> DIRECTIONS FOR THIS TASK:
The line containing "for node in" marks where to begin; quote it and every line after it through the end of the data, exactly as written.

> SUPPLIED DATA:

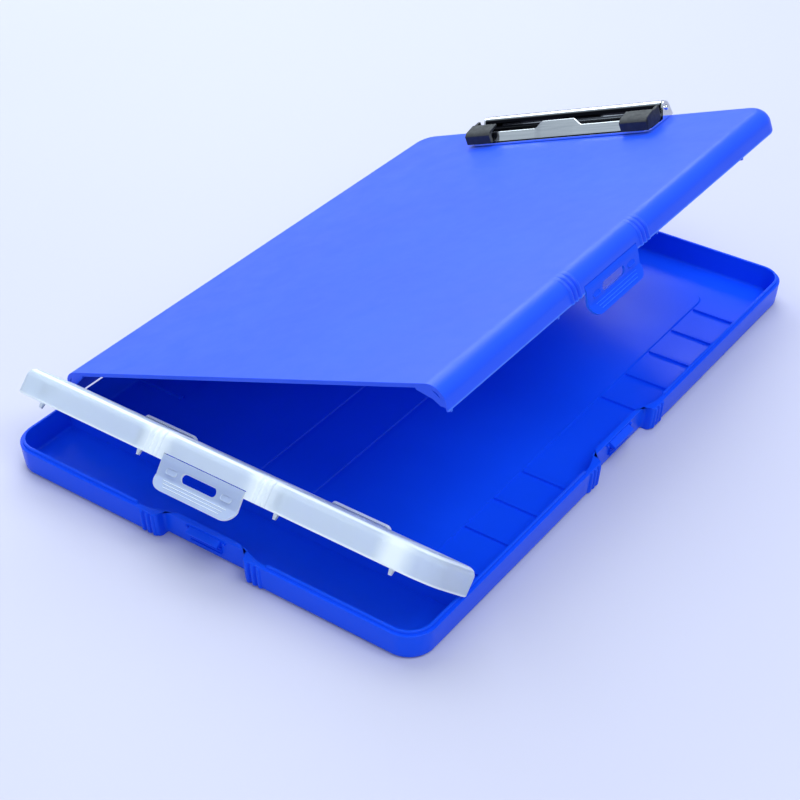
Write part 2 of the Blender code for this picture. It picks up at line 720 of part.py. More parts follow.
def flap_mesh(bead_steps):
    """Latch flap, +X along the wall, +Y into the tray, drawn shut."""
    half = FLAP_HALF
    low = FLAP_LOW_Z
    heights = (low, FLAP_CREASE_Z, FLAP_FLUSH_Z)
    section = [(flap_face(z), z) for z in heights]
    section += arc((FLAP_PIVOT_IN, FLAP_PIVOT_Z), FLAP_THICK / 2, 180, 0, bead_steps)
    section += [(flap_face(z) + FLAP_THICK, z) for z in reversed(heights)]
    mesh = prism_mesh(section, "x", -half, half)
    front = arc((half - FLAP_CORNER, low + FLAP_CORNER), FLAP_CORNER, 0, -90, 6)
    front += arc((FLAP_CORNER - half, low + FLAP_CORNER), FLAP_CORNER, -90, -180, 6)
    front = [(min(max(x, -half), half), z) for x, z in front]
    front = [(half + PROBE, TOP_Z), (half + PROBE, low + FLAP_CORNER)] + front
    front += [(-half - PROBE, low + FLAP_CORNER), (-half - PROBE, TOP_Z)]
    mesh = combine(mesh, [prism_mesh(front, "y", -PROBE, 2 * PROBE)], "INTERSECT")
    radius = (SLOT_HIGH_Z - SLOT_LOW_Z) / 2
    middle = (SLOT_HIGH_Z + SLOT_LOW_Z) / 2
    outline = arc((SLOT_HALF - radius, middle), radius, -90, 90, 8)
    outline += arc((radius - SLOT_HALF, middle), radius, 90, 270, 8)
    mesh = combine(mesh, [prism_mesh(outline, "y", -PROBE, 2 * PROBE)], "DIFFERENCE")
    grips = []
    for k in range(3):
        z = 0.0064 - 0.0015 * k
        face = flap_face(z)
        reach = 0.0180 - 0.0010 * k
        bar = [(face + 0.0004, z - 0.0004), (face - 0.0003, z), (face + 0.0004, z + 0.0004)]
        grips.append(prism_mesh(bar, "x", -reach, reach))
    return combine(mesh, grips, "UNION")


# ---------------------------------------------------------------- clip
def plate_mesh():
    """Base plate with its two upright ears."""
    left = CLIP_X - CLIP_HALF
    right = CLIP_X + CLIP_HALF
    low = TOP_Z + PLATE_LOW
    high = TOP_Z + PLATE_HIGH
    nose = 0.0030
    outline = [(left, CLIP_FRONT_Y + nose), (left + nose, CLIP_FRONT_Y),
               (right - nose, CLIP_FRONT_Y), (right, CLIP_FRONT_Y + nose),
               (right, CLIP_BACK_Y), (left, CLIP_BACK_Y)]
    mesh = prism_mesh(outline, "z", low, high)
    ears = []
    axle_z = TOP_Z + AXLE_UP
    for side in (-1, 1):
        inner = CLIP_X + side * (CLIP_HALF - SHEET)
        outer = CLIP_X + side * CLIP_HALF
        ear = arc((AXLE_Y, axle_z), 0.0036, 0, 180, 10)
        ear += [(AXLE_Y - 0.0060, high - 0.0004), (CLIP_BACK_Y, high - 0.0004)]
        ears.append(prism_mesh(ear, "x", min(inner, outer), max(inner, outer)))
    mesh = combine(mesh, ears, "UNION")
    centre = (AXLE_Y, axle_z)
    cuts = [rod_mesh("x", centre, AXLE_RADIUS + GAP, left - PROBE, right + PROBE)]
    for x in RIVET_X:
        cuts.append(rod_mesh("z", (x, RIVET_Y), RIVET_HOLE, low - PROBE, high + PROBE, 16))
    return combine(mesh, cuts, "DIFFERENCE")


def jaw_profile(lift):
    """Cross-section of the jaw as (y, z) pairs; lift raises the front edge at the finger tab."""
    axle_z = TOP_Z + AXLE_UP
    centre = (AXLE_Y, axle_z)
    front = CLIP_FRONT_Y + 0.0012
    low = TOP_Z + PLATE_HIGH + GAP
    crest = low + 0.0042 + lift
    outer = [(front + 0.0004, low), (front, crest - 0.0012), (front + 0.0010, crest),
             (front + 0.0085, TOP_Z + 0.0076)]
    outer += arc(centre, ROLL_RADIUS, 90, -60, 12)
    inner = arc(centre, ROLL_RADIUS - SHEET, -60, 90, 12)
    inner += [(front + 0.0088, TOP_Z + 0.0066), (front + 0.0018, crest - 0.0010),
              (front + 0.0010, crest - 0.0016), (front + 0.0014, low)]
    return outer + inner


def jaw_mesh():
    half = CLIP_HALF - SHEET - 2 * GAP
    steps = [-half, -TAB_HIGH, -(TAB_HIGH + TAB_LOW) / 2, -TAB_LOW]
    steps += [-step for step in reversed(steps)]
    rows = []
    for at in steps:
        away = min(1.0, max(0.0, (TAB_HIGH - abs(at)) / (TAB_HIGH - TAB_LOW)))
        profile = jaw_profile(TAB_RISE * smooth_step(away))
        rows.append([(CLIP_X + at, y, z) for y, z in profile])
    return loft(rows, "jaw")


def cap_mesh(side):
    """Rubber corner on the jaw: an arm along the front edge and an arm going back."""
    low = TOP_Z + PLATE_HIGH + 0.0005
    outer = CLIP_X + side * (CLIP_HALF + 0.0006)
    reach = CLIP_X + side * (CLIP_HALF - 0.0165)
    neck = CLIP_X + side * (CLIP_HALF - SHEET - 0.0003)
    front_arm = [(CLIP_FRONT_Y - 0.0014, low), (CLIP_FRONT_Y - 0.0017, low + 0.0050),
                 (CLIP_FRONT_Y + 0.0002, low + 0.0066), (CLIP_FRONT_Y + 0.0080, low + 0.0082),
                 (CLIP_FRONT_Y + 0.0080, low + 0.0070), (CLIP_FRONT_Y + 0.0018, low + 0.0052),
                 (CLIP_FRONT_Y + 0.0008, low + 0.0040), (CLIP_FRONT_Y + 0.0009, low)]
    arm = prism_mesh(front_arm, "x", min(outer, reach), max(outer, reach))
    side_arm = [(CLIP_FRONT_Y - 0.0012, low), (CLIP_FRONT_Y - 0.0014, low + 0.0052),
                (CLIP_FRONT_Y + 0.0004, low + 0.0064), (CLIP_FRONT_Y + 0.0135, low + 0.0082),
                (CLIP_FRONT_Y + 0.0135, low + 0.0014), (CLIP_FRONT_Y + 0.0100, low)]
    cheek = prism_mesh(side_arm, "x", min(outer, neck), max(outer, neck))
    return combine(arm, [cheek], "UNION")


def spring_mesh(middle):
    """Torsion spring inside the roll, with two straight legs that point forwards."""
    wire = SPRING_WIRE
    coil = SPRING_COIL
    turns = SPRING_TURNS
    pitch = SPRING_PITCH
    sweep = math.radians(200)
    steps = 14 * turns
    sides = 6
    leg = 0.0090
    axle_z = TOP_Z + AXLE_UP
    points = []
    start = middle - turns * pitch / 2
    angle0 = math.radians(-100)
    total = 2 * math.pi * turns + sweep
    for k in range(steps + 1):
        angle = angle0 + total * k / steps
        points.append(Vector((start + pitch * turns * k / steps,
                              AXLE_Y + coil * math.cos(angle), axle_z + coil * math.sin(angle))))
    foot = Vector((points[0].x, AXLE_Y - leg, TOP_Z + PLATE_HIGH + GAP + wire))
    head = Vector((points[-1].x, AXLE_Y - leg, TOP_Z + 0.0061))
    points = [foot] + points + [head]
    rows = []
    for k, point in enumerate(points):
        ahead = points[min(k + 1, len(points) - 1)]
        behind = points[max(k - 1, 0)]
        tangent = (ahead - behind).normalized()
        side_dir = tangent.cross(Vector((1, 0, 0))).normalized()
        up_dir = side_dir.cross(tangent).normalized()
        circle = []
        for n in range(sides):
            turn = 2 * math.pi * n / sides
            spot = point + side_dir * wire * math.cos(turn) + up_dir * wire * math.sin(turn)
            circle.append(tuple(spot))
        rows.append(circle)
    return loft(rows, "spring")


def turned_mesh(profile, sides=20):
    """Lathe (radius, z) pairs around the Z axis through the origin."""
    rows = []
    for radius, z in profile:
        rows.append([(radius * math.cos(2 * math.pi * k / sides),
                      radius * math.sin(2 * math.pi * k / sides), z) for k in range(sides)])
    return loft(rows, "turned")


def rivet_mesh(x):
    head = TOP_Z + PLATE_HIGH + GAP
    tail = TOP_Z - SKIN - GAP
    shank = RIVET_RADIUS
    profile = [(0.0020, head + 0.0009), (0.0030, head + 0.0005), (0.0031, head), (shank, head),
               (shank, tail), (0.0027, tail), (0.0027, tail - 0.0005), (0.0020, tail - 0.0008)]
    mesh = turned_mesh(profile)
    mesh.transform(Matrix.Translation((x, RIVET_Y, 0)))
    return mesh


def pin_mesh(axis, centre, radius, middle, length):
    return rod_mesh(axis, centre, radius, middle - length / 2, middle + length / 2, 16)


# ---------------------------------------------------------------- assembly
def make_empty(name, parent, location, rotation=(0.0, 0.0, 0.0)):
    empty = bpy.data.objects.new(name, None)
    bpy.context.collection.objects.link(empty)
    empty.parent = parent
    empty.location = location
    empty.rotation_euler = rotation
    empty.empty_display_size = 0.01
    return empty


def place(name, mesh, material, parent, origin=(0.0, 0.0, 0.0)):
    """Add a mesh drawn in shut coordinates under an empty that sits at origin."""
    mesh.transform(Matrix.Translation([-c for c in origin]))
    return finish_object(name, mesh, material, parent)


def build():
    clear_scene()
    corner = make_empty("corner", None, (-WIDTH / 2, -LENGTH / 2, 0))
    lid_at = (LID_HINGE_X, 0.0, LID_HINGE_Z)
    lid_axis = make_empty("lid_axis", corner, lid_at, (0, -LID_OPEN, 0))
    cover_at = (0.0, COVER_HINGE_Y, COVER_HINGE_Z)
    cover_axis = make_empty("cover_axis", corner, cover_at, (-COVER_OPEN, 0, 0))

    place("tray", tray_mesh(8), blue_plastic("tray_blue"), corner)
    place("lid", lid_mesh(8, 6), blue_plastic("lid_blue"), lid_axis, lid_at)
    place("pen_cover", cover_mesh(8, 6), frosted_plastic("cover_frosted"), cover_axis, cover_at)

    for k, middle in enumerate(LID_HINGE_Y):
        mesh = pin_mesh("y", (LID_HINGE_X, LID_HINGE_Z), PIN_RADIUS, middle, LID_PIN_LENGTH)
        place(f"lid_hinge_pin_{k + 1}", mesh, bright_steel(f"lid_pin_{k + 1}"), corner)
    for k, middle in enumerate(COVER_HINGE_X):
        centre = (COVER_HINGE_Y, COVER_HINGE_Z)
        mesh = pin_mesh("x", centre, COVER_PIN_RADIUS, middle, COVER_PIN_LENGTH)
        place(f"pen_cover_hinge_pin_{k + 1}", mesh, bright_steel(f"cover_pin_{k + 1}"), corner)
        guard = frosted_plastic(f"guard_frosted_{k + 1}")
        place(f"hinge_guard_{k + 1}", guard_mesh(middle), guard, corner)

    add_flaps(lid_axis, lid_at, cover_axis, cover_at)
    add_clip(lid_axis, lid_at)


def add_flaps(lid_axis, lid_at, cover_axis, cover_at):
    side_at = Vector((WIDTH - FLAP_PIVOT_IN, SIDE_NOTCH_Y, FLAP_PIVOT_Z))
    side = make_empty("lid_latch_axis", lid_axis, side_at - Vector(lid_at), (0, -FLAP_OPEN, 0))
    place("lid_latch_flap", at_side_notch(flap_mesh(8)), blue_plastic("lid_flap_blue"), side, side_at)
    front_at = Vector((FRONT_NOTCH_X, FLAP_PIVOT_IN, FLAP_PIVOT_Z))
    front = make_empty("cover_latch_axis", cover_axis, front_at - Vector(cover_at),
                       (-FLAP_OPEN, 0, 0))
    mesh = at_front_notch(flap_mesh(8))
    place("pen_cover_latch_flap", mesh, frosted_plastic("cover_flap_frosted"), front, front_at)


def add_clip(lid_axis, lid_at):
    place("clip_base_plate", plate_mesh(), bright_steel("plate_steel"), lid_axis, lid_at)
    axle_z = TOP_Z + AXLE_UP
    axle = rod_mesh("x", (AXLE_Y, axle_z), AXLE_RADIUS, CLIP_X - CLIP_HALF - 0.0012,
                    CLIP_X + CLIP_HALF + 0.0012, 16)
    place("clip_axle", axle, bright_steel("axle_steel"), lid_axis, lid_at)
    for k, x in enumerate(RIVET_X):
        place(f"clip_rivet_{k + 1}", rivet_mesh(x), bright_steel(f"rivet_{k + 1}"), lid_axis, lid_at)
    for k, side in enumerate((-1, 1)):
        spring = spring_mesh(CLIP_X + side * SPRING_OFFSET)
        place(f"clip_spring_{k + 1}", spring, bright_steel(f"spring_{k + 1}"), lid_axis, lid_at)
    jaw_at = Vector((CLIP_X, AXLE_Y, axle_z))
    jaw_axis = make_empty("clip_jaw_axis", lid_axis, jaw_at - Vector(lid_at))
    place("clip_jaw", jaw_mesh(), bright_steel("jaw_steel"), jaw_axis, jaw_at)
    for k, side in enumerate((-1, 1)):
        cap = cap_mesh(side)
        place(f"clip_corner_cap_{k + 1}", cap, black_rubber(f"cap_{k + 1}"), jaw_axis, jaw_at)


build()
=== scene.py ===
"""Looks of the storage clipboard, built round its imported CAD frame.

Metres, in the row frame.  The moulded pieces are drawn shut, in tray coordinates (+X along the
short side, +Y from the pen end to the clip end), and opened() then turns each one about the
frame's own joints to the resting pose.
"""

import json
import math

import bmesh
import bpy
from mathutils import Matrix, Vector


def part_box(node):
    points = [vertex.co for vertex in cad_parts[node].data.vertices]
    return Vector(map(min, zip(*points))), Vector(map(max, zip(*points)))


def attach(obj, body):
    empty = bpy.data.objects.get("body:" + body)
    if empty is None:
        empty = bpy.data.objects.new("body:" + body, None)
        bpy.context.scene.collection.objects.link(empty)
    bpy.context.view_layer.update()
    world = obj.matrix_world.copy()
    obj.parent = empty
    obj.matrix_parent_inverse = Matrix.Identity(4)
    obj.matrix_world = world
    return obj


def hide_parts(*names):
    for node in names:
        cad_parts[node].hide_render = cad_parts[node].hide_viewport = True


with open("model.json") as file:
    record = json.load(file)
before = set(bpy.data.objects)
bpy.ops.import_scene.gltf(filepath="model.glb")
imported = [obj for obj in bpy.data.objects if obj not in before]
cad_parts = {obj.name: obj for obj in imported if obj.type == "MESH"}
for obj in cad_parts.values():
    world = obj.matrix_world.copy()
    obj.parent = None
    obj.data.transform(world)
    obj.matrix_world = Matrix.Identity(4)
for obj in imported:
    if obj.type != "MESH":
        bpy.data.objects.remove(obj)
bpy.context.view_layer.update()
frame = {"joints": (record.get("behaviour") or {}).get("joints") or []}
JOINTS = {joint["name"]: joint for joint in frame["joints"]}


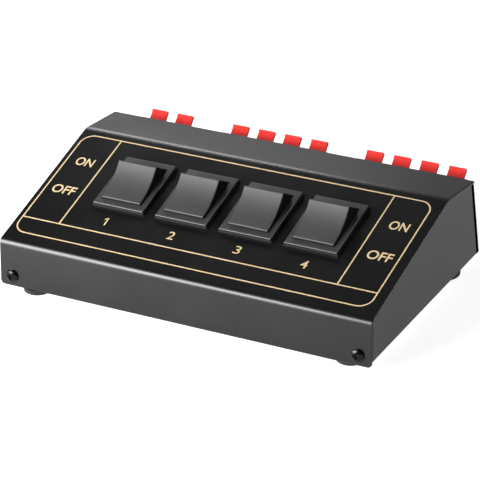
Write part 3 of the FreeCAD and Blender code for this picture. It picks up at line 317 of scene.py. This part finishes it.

> RESULT OF THIS EXERCISE:
    for node in names:
        cad_parts[node].hide_render = cad_parts[node].hide_viewport = True


with open("model.json") as file:
    record = json.load(file)
before = set(bpy.data.objects)
bpy.ops.import_scene.gltf(filepath="model.glb")
imported = [obj for obj in bpy.data.objects if obj not in before]
cad_parts = {obj.name: obj for obj in imported if obj.type == "MESH"}
for obj in cad_parts.values():
    world = obj.matrix_world.copy()
    obj.parent = None
    obj.data.transform(world)
    obj.matrix_world = Matrix.Identity(4)
for obj in imported:
    if obj.type != "MESH":
        bpy.data.objects.remove(obj)
bpy.context.view_layer.update()
frame = {"joints": (record.get("behaviour") or {}).get("joints") or []}
JOINTS = {joint["name"]: joint for joint in frame["joints"]}


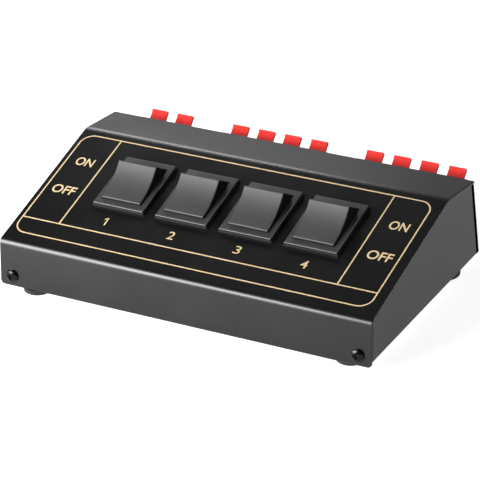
Write part 3 of the FreeCAD and Blender code for this picture. It picks up at line 317 of scene.py. This part finishes it.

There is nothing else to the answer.